Moorish leaders pleaded in vain that, when they had governed Spain for hundreds of years, they had given religious liberty to Christians and Jews. It was to no avail. Cardinal Richelieu, himself no stranger to brutal edicts, called the Spanish expulsion order of 1502 “the most barbarous in history.” During the decades that followed, over 3,000,000 penniless Muslims went into exile as a result of the edict; it was thirty times the number of expelled Sephardic Jews.
With these cruel edicts, it may be argued that Spain cut its own throat. Its Jews and Muslims were among its most productive citizens. They were merchants, craftsmen, bankers, doctors, book publishers, and scholars. From this point on, an intolerant shadow was cast over Spanish cultural life, enforced by the directives of the Inquisition. It would take centuries for the nation to recover.
Why The Different Treatment?
Yet we did not see the Spanish Parliament this month offer free European Union passports to descendants of the Moors kicked out of Spain. Why not? Why are not the sufferings of the Moors not acknowledged, while the sufferings of the Sephardic Jews are? There were over thirty times more Moors expelled from Spain than were Jews expelled.
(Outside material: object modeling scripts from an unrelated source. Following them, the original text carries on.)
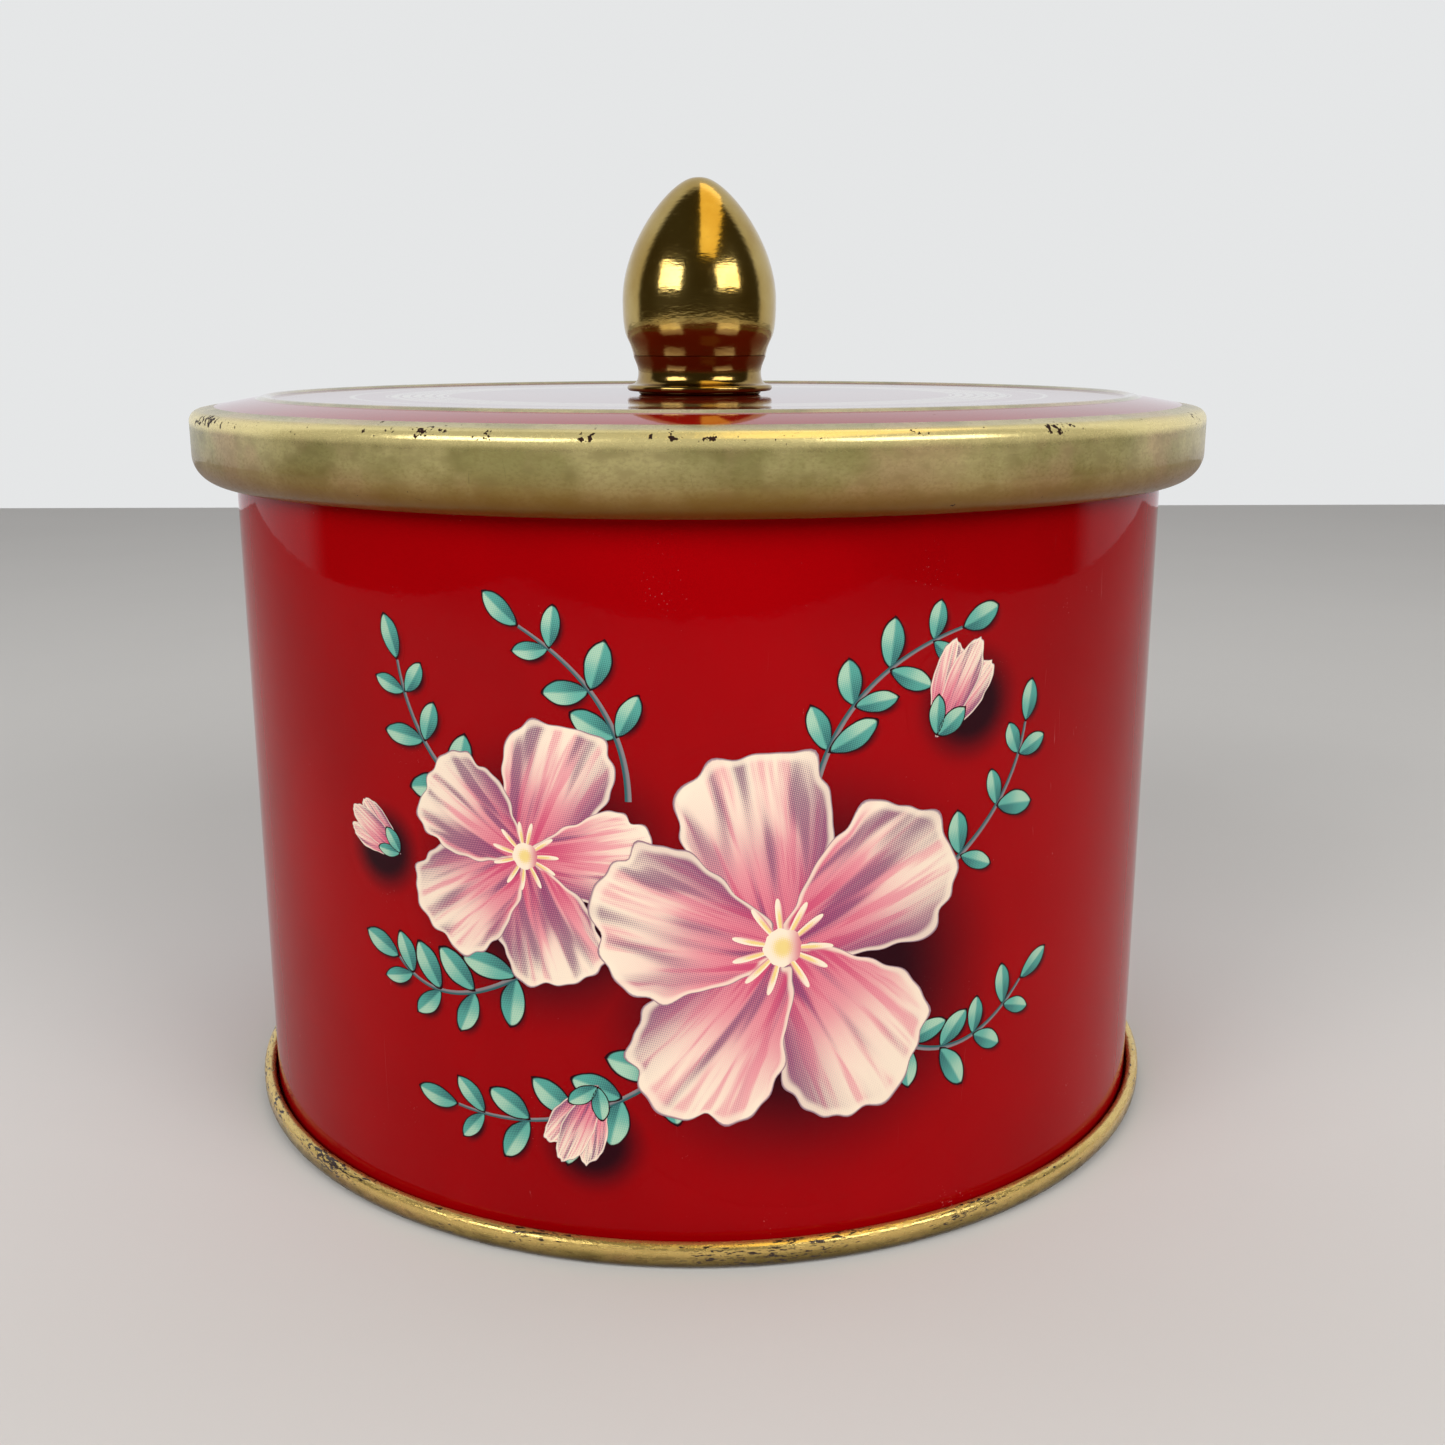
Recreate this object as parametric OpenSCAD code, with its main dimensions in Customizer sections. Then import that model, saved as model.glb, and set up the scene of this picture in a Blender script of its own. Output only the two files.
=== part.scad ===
// Round tea caddy in tinplate with a deep rounded cap lid and a brass knob.
// The origin is the centre of the foot, on the surface the tin stands on, and +Z is up.
// Each stamping is drawn as the centreline of its sheet and revolved at the sheet's thickness.

/* [Body] */
// Outside diameter of the body wall
body_d = 127; // [100:1:180]
// Height from the foot to the top of the wall's rolled edge
body_h = 96.7; // [60:0.1:150]
// Thickness of the tinplate
sheet = 0.3; // [0.2:0.05:0.35]
// Diameter of the inward roll along the wall's top edge
roll_d = 2.2; // [1.6:0.1:3]
// Width of the locked side seam
lock_w = 3.6; // [2.4:0.1:6]

/* [Bottom] */
// How far the double seam stands out from the wall
seam_reach = 2; // [1.8:0.1:2.6]
// Height of the double seam
seam_h = 3; // [2.8:0.1:4]
// Height of the bottom panel's underside above the foot
recess_h = 2.6; // [2.4:0.1:4]
// How far inside the wall's outer face the pressed step of the bottom lies
bottom_step_inset = 13.5; // [6:0.5:30]
// Bend radius of that step
bottom_bend = 1.2; // [0.8:0.1:1.6]

/* [Lid] */
// How far the rim of the lid stands out from the wall
lid_reach = 5.4; // [4:0.1:6.5]
// Height of the rim, from its lower lip to its shoulder
rim_h = 9.3; // [8.5:0.1:20]
// Radius of the rim's shoulder
shoulder_r = 1.5; // [1:0.1:2]
// Radius of the rim's large lower curve
belly_r = 3.7; // [3.4:0.1:4.6]
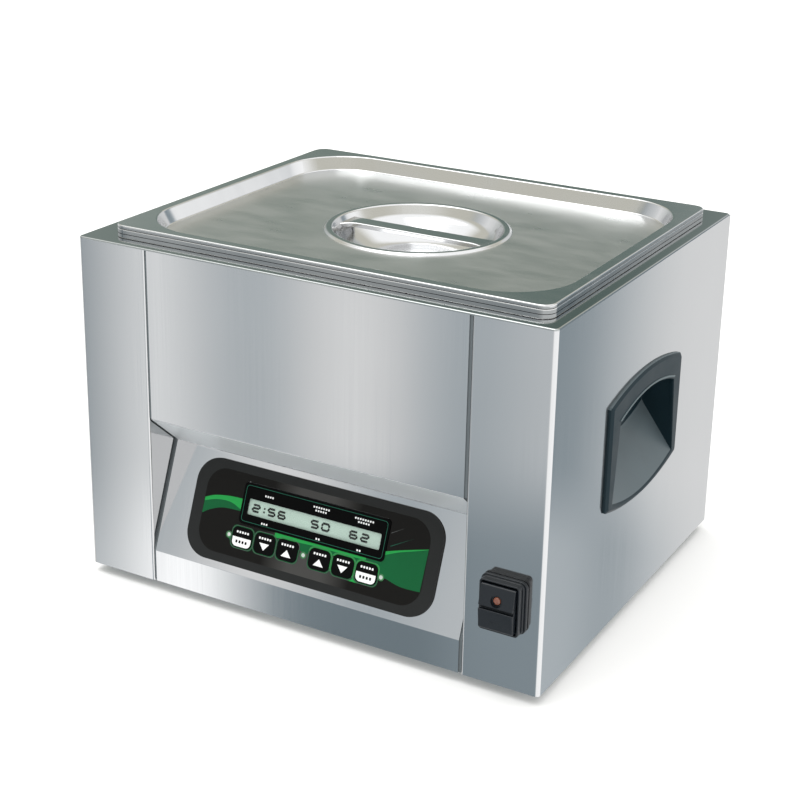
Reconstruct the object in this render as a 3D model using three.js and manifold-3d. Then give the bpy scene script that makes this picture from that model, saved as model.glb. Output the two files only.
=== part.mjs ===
// A table-top sous vide water bath: a stainless steel box with a drawn half-size gastronorm tank,
// a pressed lid with a sunk bar handle, a sloping control console and a rocker switch at the front,
// pocket grips in both sides and a mains inlet at the back.
// Millimetres. +X is the right-hand side, -Y is the front, +Z is up, and the feet stand on z = 0.

import * as THREE from 'three';
import { mergeVertices } from 'three/addons/utils/BufferGeometryUtils.js';
import Module from 'manifold-3d';

const wasm = await Module();
wasm.setup();

// ---------------------------------------------------------------- driving dimensions

const GAP = 0.3; // clearance between two pieces that touch
const SHEET = 1.2; // thickness of the casing's steel
const PAN_SHEET = 1; // thickness of the tank's and the lid's steel

// The lid and the tank's rim are a half-size gastronorm, 325 x 265.
const LID_LENGTH = 325;
const LID_DEPTH = 265;
const SIDE_MARGIN = 13.5; // deck left showing at each side of the lid
const FRONT_MARGIN = 19.5;
const BACK_MARGIN = 13.5;
const TANK_DEPTH = 152; // top of the rim to the inside floor
const UNDER_TANK_SPACE = 93.2; // bottom of the casing to the underside of the tank
const FOOT_HEIGHT = 7;

// Tank and lid sections
const RIM_PROUD = 3.2; // top of the tank's rim above the deck
const RIM_LIP = 1.9; // height of the rim's turned-down edge
const RIM_CORNER = 9; // corner radius of the rim and of the lid
const TANK_CORNER = 46; // corner radius of the tank's opening
const RIM_LEDGE = 6.5; // width of the rim on the tank's straight sides
const TANK_DRAFT = 9; // the walls lean in by this much from rim to floor
const TANK_FLOOR_RADIUS = 12;
const SHOULDER = 1.9; // horizontal run of the bend from the rim into the tank's wall
const FALSE_BOTTOM_RISE = 7; // over the tank's floor
const FALSE_BOTTOM_MARGIN = 6; // clear of the wall's foot
const FALSE_BOTTOM_HOLE = 7; // radius of each hole
const LID_LIP = 2.4; // height of the lid's turned-down edge
const TRAY_LEDGE = 6.5; // flat border of the lid around its sunk middle
const TRAY_SINK = 10;
const TRAY_WALL = 5.5; // horizontal run of the sunk middle's wall
const TRAY_CORNER = 47;
const DISH_RADIUS = 60; // round dish under the lid's handle
const DISH_SINK = 20;
const DISH_WALL_RUN = 6; // horizontal run of the dish's steep upper wall
const DISH_WALL_SHARE = 0.42; // of the dish's depth, taken by that wall
const DISH_BOWL = [[17, 0.78]]; // inward run and share of the depth on the bowl's curve
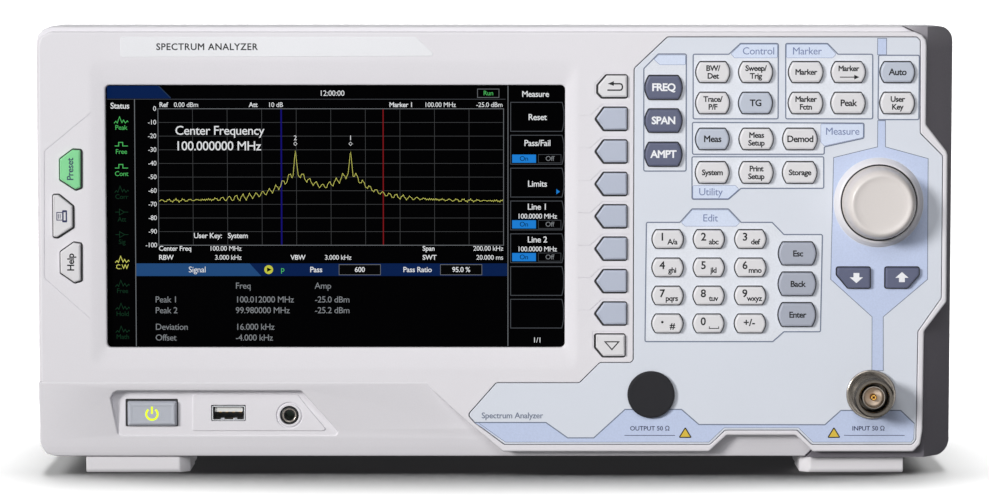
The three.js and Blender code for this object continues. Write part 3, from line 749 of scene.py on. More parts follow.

The Moors have contributed more to Spanish history and culture. Why is this fact not acknowledged? What is Spain afraid of?
Are some people more special than others? We will see if the Spanish Parliament will dare to offer the same rights to its Moorish victims as it has offered to its Jewish victims. I, for one, am not holding my breath.
Viewing all of this with a dispassionate eye, it is hard to escape the conclusion that the forces of power anoint some groups, and some individuals, as more special than others. Identity, gender, race, and religion are indeed “fluid” concepts: and it is centralized power who will tell us who is who, and what is what.
In an age when anyone can instantly claim they are anything, only one arbiter of identity is left: the prerogatives of the centralized state. And the definition of identity will change when expediency says it must change.